Kim's Vegan Meringues
Ingredients
150 mls liquid drained from tin of chickpeas - aquafaba
200g caster sugar
1 tsp cream of tartar
1/2 tsp of vanilla extract
1 tin full fat coconut milk
2 tbsp icing sugar - optional
Method
Pre-heat your oven to 110 degrees or gas mark 1/4 and line two baking trays with non stick baking paper.
Pour the aquafaba into a large bowl and using either a handheld electric whisk or stand mixer beat it on a medium setting for about 6 or 7 minutes. At this point it should be getting thicker and forming soft peaks when you lift your whisk out of the bowl.
With the mixer still running you should now whisk in your sugar one spoonful at a time until the mixture is near enough doubled in size, thick, smooth, glossy and holds its shape when you lift the whisk out. You can now fold in the sieved cream of tartar and vanilla extract. By this stage it should look exactly like a regular, egg white meringue.
Spoon the mixture into approximately 12 evenly sized and spaced rounds to form your meringues - you can make double that quantity if you go for mini meringues. Make sure they aren't touching as they will spread a little while baking.
Place them in the oven for 90 minutes - without opening the door - and when the time is up turn the oven off and leave them in there to cool completely - still with the door shut.

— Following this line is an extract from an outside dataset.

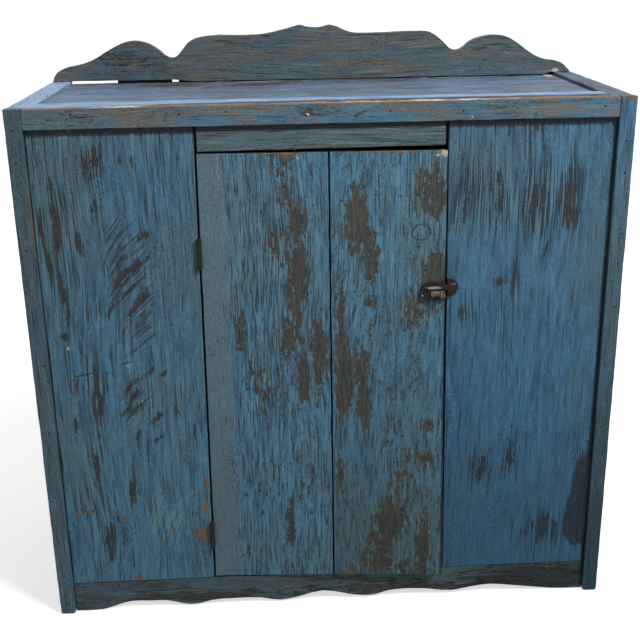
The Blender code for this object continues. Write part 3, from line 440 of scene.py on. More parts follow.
LEFT_BOARD = Board(
    tone_and_shade=((0.9, 0.88, 0.87), (0.82, 0.84, 0.8)), level=-0.18, heart=(-1.3, -0.165, 0.5),
    streaky=0.7, brown=0.25, lining=-0.065, flake=(150, 150, 26),
    lined=((-483, 777, 54, 250, 0.11), (-423, 924, 40, 80, 0.12), (-444, 455, 23, 170, 0.14),
        (-459, 258, 59, 140, 0.08), (-300, 900, 70, 100, 0.05)),
    figures=(("plume", (-0.42, -0.165, 0.0), 0.43, (-385, 740, 85, 270, 0.38), True),
        ("plume", (-0.42, -0.165, 0.0), 0.43, (-350, 660, 70, 280, 0.38), True),
        ("plume", (-0.42, -0.165, 0.0), 0.43, (-375, 474, 70, 160, 0.38), True),
        ("rings", (-0.235, -0.165, 0.05), 0.55, (-320, 206, 120, 150, 0.42), False)),
    rubbed=((-493, 895, 8, 27, 0.5), (-491, 821, 11, 65, 0.6, -3), (-516, 823, 7, 90, 0.5, -4),
        (-488, 689, 11, 80, 0.55, -5), (-508, 740, 8, 45, 0.4, -4), (-416, 940, 20, 40, 0.42),
        (-451, 786, 14, 40, 0.4, -15), (-415, 849, 14, 26, 0.34), (-367, 940, 10, 16, 0.4),
        (-346, 936, 8, 22, 0.35, -8), (-335, 798, 12, 26, 0.4, 60), (-359, 737, 10, 60, 0.4, 52),
        (-364, 699, 8, 75, 0.34, 47), (-356, 667, 12, 52, 0.36, 42),
        (-382, 618, 10, 50, 0.32, 30), (-406, 659, 10, 58, 0.34, 20), (-496, 608, 16, 12, 0.4),
        (-485, 509, 13, 36, 0.42), (-489, 425, 13, 26, 0.45), (-442, 476, 13, 140, 0.26, 2),
        (-459, 332, 13, 48, 0.45, 3), (-447, 171, 19, 44, 0.46), (-446, 128, 16, 26, 0.3),
        (-392, 285, 13, 55, 0.45, 3), (-383, 501, 8, 26, 0.5, 35), (-391, 451, 8, 22, 0.5, 35),
        (-373, 484, 8, 22, 0.4, 35), (-333, 433, 11, 32, 0.5, 38), (-317, 523, 8, 22, 0.45, 38),
        (-332, 390, 8, 22, 0.5, 45), (-341, 531, 8, 24, 0.4, 40), (-374, 396, 8, 24, 0.45, 25),
        (-295, 449, 6, 22, 0.3, -25), (-270, 771, 50, 180, -0.12), (-300, 330, 70, 120, -0.12)),
    raw=((-505, 231, 16, 13, 1.2), (-252, 235, 14, 18, 1.4), (-258, 171, 20, 34, 1.4),
        (-243, 289, 9, 26, 1.2), (-479, 232, 8, 11, 0.9), (-358, 233, 8, 9, 0.9),
        (-317, 183, 11, 10, 0.9), (-397, 70, 13, 12, 1.2), (-411, 217, 8, 10, 0.9),
        (-240, 685, 8, 14, 1)),
    # painted shadow under the fascia and beside the stile, and two scratches
    stains_and_shadows=((-390, 998, 600, 21, 1.2), (-531, 500, 7, 1500, 1), (-466, 529, 26, 1.7, 2.2, -10),
        (-384, 551, 15, 1.4, 2, -13)),
    chips=((-490.6, 584, 3.5, 5, 1.2), (-360, 470, 2, 5, 0.7), (-382, 545, 2, 5, 0.6)),
)
RIGHT_BOARD = Board(
    tone_and_shade=((0.84, 0.84, 0.85), (0.28, 0.53, 0.69)), level=-0.26, heart=(-1.2, -0.165, 1.6),
    flat=0.1, patchy=0.25, streaky=0.8, brown=0.25, lining=-0.1, flake=(170, 170, 40),
    comb=(390, 10),
    lined=((260, 869, 52, 120, 0.2, 12), (320, 839, 45, 100, 0.18), (389, 847, 60, 130, 0.25),
        (454, 853, 42, 115, 0.28), (258, 630, 42, 50, 0.2), (353, 699, 14, 75, 0.2),
        (305, 296, 36, 70, 0.22), (361, 312, 26, 55, 0.2), (433, 151, 80, 80, 0.22),
        (331, 593, 34, 55, 0.1), (380, 980, 140, 50, 0.1)),
    figures=(("rings", (0.08, -0.165, 1.25), 0.4, (257, 840, 55, 150, 0.38), True),
        ("rings", (0.1, -0.165, 0.75), 0.3, (313, 291, 70, 110, 0.28), True)),
    rubbed=((452, 813, 22, 48, 0.34), (453, 864, 30, 85, 0.22), (320, 839, 34, 75, 0.26),
        (323, 692, 26, 20, 0.46), (353, 699, 5, 60, 0.5), (409, 746, 5, 36, 0.5, 15),
        (389, 837, 45, 95, 0.2), (389, 980, 22, 18, 0.38), (318, 895, 19, 25, 0.34, -20),
        (305, 296, 26, 55, 0.34, 12), (361, 312, 21, 45, 0.34, 10), (433, 151, 60, 65, 0.3, 6),
        (258, 630, 38, 38, 0.24), (457, 440, 12, 90, 0.12)),
    # darker low at the right edge, painted shadow under the fascia and beside the stile, and
    # painted shade round the latch's keeper
    stains_and_shadows=((510, 225, 26, 135, 1.3, 2), (507, 166, 40, 75, 1.3), (380, 998, 600, 21, 1.2),
        (531, 500, 14, 1500, 1), (236, 683, 19, 23, 0.9)),
)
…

Meantime open a tin of full fat coconut milk - it has to be full fat - and carefully take the top layer of thick cream off the top, leaving any of the liquid behind. Gently whisk this for a couple of minutes and you will have a fine, silky coconut cream. You can also beat in the sieved icing sugar a little at a time to make your cream thicker and sweeter, but I think with meringues just the coconut cream is sweet enough,
When your meringues are ready serve them with the coconut cream and possibly some mixed berries.